#### [Data segment]
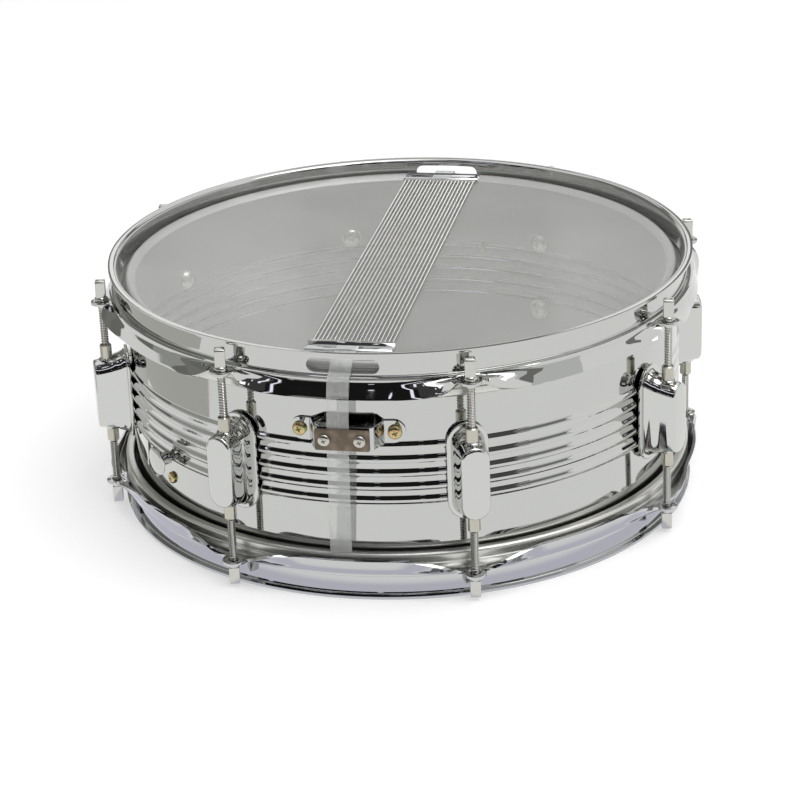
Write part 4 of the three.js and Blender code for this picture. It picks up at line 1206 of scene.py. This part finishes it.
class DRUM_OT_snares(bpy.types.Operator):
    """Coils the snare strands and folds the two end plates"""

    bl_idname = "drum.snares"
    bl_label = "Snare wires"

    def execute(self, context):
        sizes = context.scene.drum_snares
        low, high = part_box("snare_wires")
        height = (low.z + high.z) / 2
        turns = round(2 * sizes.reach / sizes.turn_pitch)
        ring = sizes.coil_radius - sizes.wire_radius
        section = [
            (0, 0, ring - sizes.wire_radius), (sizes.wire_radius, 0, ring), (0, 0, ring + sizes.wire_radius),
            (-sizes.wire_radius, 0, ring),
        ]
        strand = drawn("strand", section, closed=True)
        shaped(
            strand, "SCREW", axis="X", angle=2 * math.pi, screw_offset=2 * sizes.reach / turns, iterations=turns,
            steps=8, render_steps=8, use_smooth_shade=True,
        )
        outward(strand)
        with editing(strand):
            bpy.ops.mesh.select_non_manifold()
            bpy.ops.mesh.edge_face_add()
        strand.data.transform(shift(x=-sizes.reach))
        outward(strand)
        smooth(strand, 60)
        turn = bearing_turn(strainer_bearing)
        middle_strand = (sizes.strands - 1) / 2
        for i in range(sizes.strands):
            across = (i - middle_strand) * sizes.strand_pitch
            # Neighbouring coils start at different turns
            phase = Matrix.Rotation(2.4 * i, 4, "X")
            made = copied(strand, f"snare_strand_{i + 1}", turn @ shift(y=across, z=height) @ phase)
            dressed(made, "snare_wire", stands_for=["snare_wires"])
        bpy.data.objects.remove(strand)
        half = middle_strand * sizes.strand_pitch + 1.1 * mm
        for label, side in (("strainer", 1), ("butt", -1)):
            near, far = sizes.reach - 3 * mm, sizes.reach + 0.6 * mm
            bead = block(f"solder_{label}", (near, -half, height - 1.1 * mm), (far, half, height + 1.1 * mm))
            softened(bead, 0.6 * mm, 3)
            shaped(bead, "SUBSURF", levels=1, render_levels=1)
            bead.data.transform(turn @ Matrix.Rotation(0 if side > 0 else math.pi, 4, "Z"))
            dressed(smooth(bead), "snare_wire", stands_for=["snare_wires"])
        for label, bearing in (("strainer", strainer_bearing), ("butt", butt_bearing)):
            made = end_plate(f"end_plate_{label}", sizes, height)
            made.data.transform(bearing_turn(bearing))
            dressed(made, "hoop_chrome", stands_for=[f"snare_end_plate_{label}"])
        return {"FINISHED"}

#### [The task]
Extract every line above exactly as it stands.

#### [Reply]
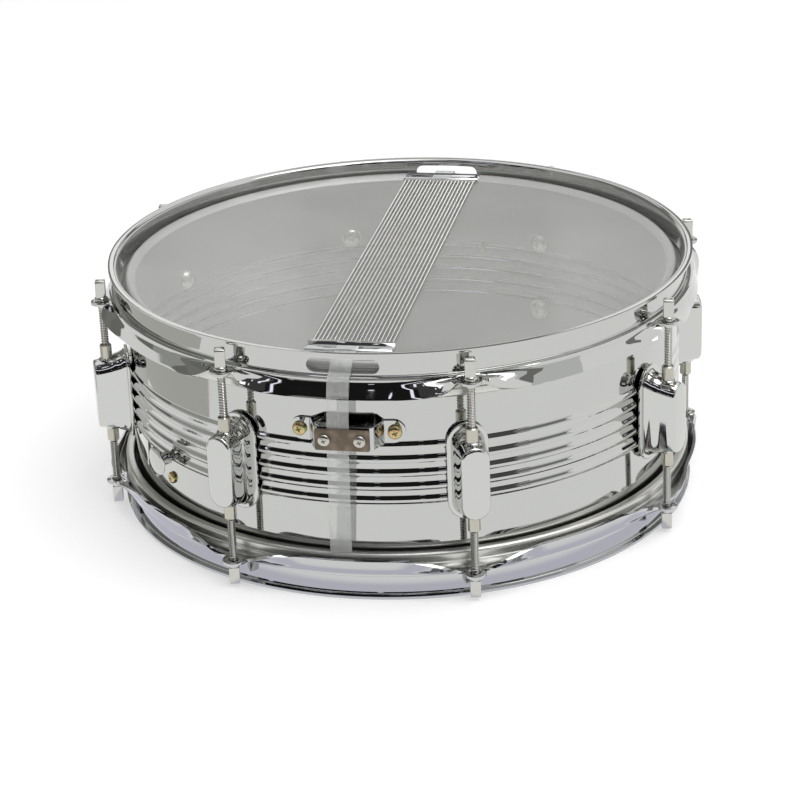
Write part 4 of the three.js and Blender code for this picture. It picks up at line 1206 of scene.py. This part finishes it.
class DRUM_OT_snares(bpy.types.Operator):
    """Coils the snare strands and folds the two end plates"""

    bl_idname = "drum.snares"
    bl_label = "Snare wires"

    def execute(self, context):
        sizes = context.scene.drum_snares
        low, high = part_box("snare_wires")
        height = (low.z + high.z) / 2
        turns = round(2 * sizes.reach / sizes.turn_pitch)
        ring = sizes.coil_radius - sizes.wire_radius
        section = [
            (0, 0, ring - sizes.wire_radius), (sizes.wire_radius, 0, ring), (0, 0, ring + sizes.wire_radius),
            (-sizes.wire_radius, 0, ring),
        ]
        strand = drawn("strand", section, closed=True)
        shaped(
            strand, "SCREW", axis="X", angle=2 * math.pi, screw_offset=2 * sizes.reach / turns, iterations=turns,
            steps=8, render_steps=8, use_smooth_shade=True,
        )
        outward(strand)
        with editing(strand):
            bpy.ops.mesh.select_non_manifold()
            bpy.ops.mesh.edge_face_add()
        strand.data.transform(shift(x=-sizes.reach))
        outward(strand)
        smooth(strand, 60)
        turn = bearing_turn(strainer_bearing)
        middle_strand = (sizes.strands - 1) / 2
        for i in range(sizes.strands):
            across = (i - middle_strand) * sizes.strand_pitch
            # Neighbouring coils start at different turns
            phase = Matrix.Rotation(2.4 * i, 4, "X")
            made = copied(strand, f"snare_strand_{i + 1}", turn @ shift(y=across, z=height) @ phase)
            dressed(made, "snare_wire", stands_for=["snare_wires"])
        bpy.data.objects.remove(strand)
        half = middle_strand * sizes.strand_pitch + 1.1 * mm
        for label, side in (("strainer", 1), ("butt", -1)):
            near, far = sizes.reach - 3 * mm, sizes.reach + 0.6 * mm
            bead = block(f"solder_{label}", (near, -half, height - 1.1 * mm), (far, half, height + 1.1 * mm))
            softened(bead, 0.6 * mm, 3)
            shaped(bead, "SUBSURF", levels=1, render_levels=1)
            bead.data.transform(turn @ Matrix.Rotation(0 if side > 0 else math.pi, 4, "Z"))
            dressed(smooth(bead), "snare_wire", stands_for=["snare_wires"])
        for label, bearing in (("strainer", strainer_bearing), ("butt", butt_bearing)):
            made = end_plate(f"end_plate_{label}", sizes, height)
            made.data.transform(bearing_turn(bearing))
            dressed(made, "hoop_chrome", stands_for=[f"snare_end_plate_{label}"])
        return {"FINISHED"}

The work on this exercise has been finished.